Ketika saya berbicara, pasukan kami sedang memasuki Kidal. Ini kedatangan terkoordinasi yang damai -- segala sesuatunya berjalan lancar. Ada lebih dari 150 prajurit Mali,"
Bamako (ANTARA News) - Pasukan Mali memasuki kota Kidal yang dikuasai militan di wilayah timurlaut negara itu, Jumat, kata militer, untuk mengamankan pemilihan presiden yang dijadwalkan berlangsung pada 28 Juli.

"Ketika saya berbicara, pasukan kami sedang memasuki Kidal. Ini kedatangan terkoordinasi yang damai -- segala sesuatunya berjalan lancar. Ada lebih dari 150 prajurit Mali," kata juru bicara militer Souleymane Maiga kepada AFP.

Kidal, sebuah kota yang berharga bagi suku Tuareg, diduduki oleh separatis Gerakan Nasional bagi Pembebasan Azawad (MNLA) sejak akhir Januari.

Namun, gerilyawan sepakat mengizinkan pasukan memasuki kota itu menjelang pemilihan presiden Mali, sebagai bagian dari perjanjian gencatan senjata yang ditandatangani dengan pemerintah di Ouagadougou, ibu kota Burkina Faso, negara tetangga Mali, pada bulan lalu.

"Lokasi kamp pemberontak telah diketahui. Kami berharap mereka menghormati perjanjian yang ditandatangani," kata Maiga.

Komisi pemilu Mali telah mengungkapkan keraguan mengenai kemungkinan pelaksanaan pemilihan presiden pada tanggal yang diumumkan, 28 Juli.
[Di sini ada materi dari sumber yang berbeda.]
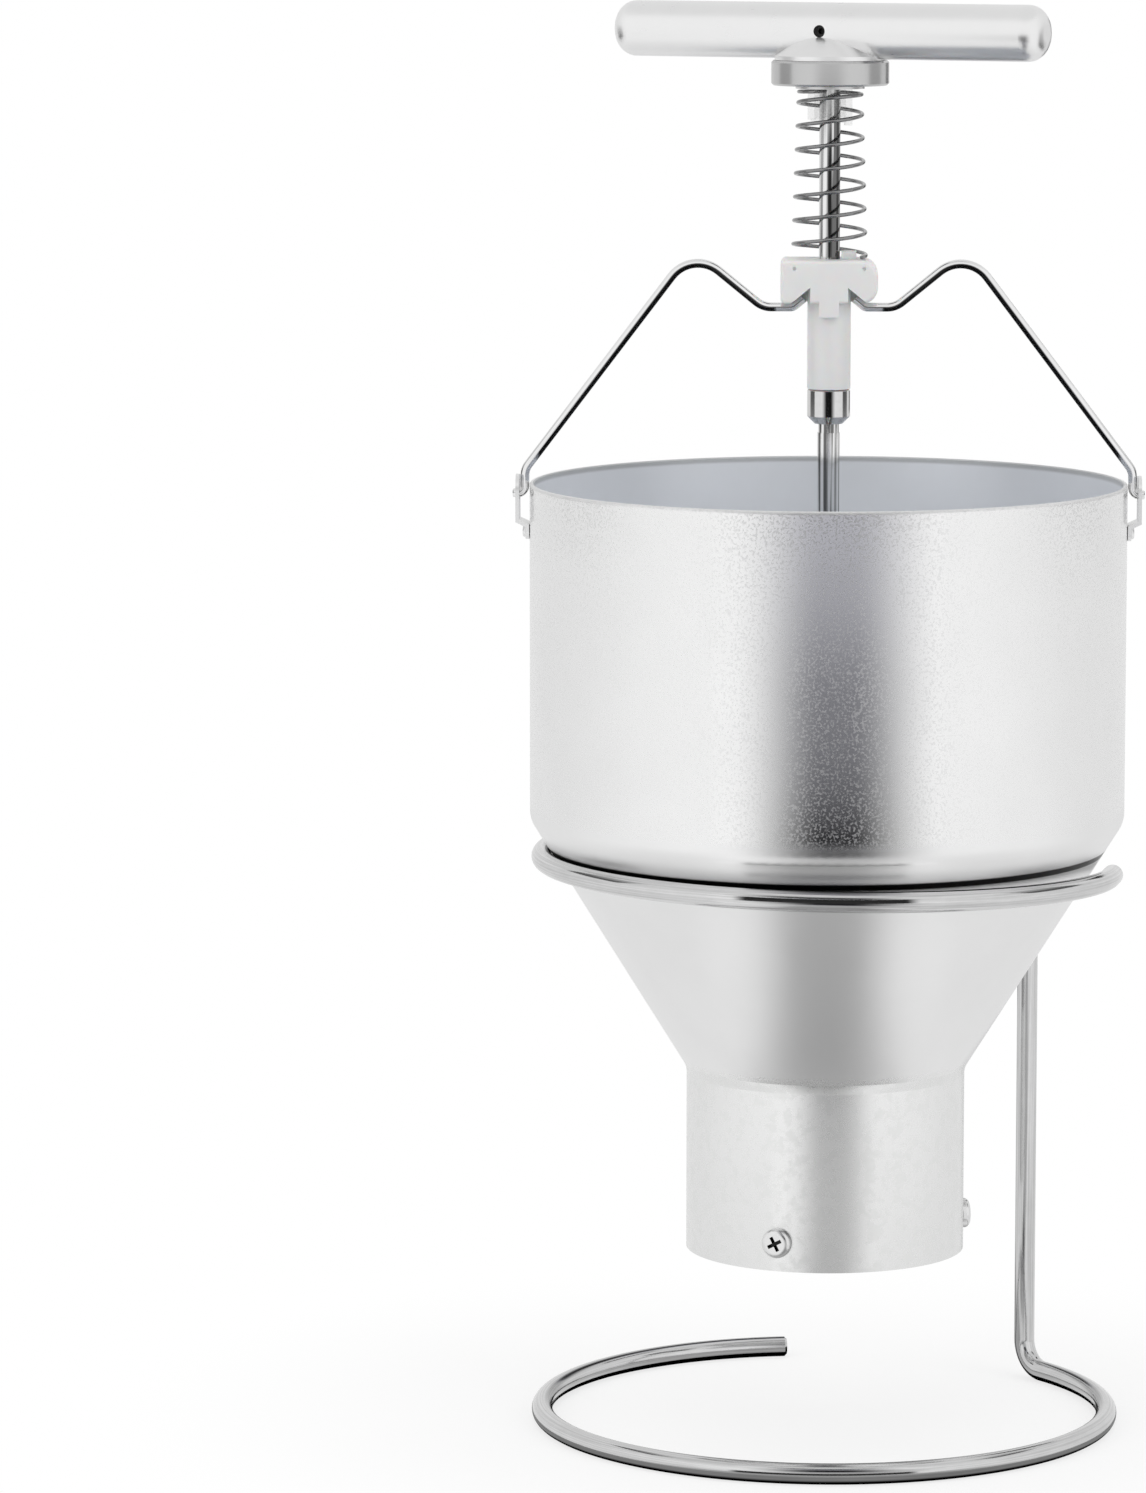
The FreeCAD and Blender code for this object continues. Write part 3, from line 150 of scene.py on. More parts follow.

Ketua komisi itu Mamadou Diamountani mengatakan kepada AFP pada akhir Juni, banyak tantangan yang harus diatasi sebelum pemilu nasional, yang dianggap sebagai langkah penting untuk mengembalikan stabilitas negara Afrika barat yang dilanda perang itu, bisa dilaksanakan.

"Pertama, kami harus mengakui bahwa pembuatan kertas suara masih tertinggal di belakang jadwal. Ini adalah satu-satunya dokumen yang memungkinkan pemilih memberikan suara. Itu bukan saja kartu identitas namun juga kartu pendaftaran pemilih," katanya kepada AFP.

Diamountani mengatakan, akan "sangat sulit" memperoleh delapan juga kartu bagi pemilih di sebuah negara dimana lebih dari 500.000 orang terlantar akibat konflik bersenjata dalam setahun ini.

Mali, yang pernah menjadi salah satu negara demokrasi yang stabil di Afrika, mengalami ketidakpastian setelah kudeta militer pada Maret 2012 menggulingkan pemerintah Presiden Amadou Toumani Toure.

Masyarakat internasional khawatir negara itu akan menjadi sarang baru teroris dan mereka mendukung upaya Afrika untuk campur tangan secara militer.

Kelompok garis keras, yang kata para ahli bertindak di bawah payung Al Qaida di Maghribi Islam (AQIM), menguasai kawasan Mali utara, yang luasnya lebih besar daripada Prancis, sejak April tahun lalu.

Pemberontak suku pada pertengahan Januari 2012 meluncurkan lagi perang puluhan tahun bagi kemerdekaan Tuareg di wilayah utara yang mereka klaim sebagai negeri mereka, yang diperkuat oleh gerilyawan bersenjata berat yang baru kembali dari Libya. Namun, perjuangan mereka kemudian dibajak oleh kelompok-kelompok muslim garis keras.

Kudeta pasukan yang tidak puas pada Maret 2012 dimaksudkan untuk memberi militer lebih banyak wewenang guna menumpas pemberontakan di wilayah utara, namun hal itu malah menjadi bumerang dan pemberontak menguasai tiga kota utama di Mali utara dalam waktu tiga hari saja.

Prancis, yang bekerja sama dengan militer Mali, pada 11 Januari meluncurkan operasi ketika militan mengancam maju ke ibu kota Mali, Bamako, setelah keraguan berbulan-bulan mengenai pasukan intervensi Afrika untuk membantu mengusir kelompok garis keras dari wilayah utara.

Prancis akan mengurangi pasukannya yang berjumlah 4.500 orang menjadi 1.000, dan resolusi PBB mengizinkan Prancis "menggunakan segala cara yang diperlukan" untuk campur tangan ketika pasukan PBB "berada dalam ancaman serius dan segera".

Pasukan Afrika barat yang sudah berada di Mali akan membentuk kekuatan inti dari Misi Stabilisasi Terpadu Multidimensi PBB, yang dikenal dengan singkatan Prancis MINUSMA. Pasukan PBB yang berkekuatan 12.000 orang itu akan menggantikan pasukan Afrika pimpinan Prancis pada Juli.